I would never have thought to do this, but it is certainly something that I can do in generation. The other important thing, although phrased differently to the way I would say it, is also in section 1.1:

Finally, to prepare the XML you need to remove the IRmark node from the <Body>. However you choose to do this any data around the IRmark opening and closing tags e.g. white space, line-endings, tabs etc must be preserved.

In other words, when inserting the IRmark node, it's important not to also insert any additional whitespace.

Even more helpfully, this collection of information also includes a worked sample, including the submitted message, which includes the govtalk header and the calculated IRmark and the canonicalised Body which clearly shows the changes above and can be used to check the algorithm in full knowledge that it is correct.

This enabled me to "tinker" with my submission until I was able to generate the same IRmark that they did, which, after all, is the objective here.

So, now let's go and do the same thing with our generated code.

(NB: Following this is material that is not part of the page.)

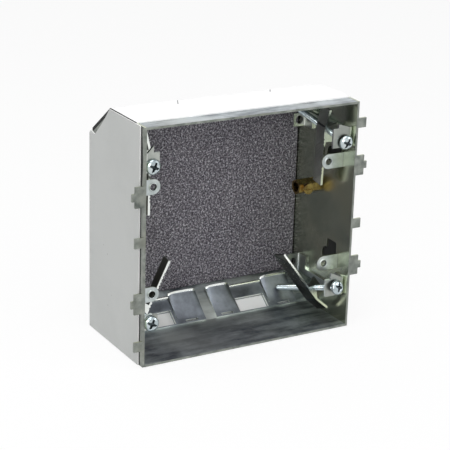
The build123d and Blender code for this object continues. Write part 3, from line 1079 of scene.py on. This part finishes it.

The Correct IRmark Implementation

So, we need to generate the <Body> first, and then we need to process that, generate the IRmark, manipulate the body (as text; the IRmark process is incredibly sensitive) and then wrap all of that in the GovTalk message. I'm going to present the code as it ended up, rather than any intermediate steps.
func (gtm *GovTalkMessage) AsXML() (*GovTalkMessageXML, error) {
...
    var body *SimpleElement
    var canonBody string
    if gtm.opts.IncludeBody {
        body = gtm.makeBody()
        var err error
        canonBody, err = canonicaliseBody(body)
        if err != nil {
            return nil, err
        }
    }

    gt := MakeGovTalkMessage(
        canonBody,
        env,
        ElementWithNesting("Header", msgDetails, sndrDetails),
        gtDetails)

    return gt, nil
}

CT600_CORRECT_IRMARK:accounts/internal/ct600/govtalk/govtalk.go

The key difference here is that we have put all the work of dealing with the IRmark - and then generating a text body - into the canonicaliseBody method. We have then put that body in the GovTalkMessage structure. It is used during the final generation of the XML text:
func Generate(conf *config.Config, options *govtalk.EnvelopeOptions) (io.Reader, error) {
    msg := govtalk.MakeGovTalk(options)
    msg.Identity(conf.Sender, conf.Password)
    msg.Utr(conf.Utr)
    msg.Product(conf.Vendor, conf.Product, conf.Version)
    m, err := msg.AsXML()
    if err != nil {
        return nil, err
    }
    bs, err := xml.MarshalIndent(m, "", "  ")
    if err != nil {
        return nil, err
    }
    bs, err = m.AttachBodyTo(bs)
    if err != nil {
        return nil, err
    }

    bs = []byte(string(bs) + "\n")

    err = checkAgainstSchema(bs)
    if err != nil {
        return nil, err
    }

    return bytes.NewReader(bs), nil
}

CT600_CORRECT_IRMARK:accounts/internal/ct600/submission/generate.go

And the process of attaching the body is to just use a placeBefore method that we'll look at in a bit more detail later on.
func (gtx *GovTalkMessageXML) AttachBodyTo(bs []byte) ([]byte, error) {
    return placeBefore(bs, "</GovTalkMessage>", gtx.canonBody)
}

CT600_CORRECT_IRMARK:accounts/internal/ct600/govtalk/xml.go

Now let's turn and look at canonicaliseBody.
func canonicaliseBody(from *SimpleElement) (string, error) {
    body := MakeBodyWithSchemaMessage(from.Elements...)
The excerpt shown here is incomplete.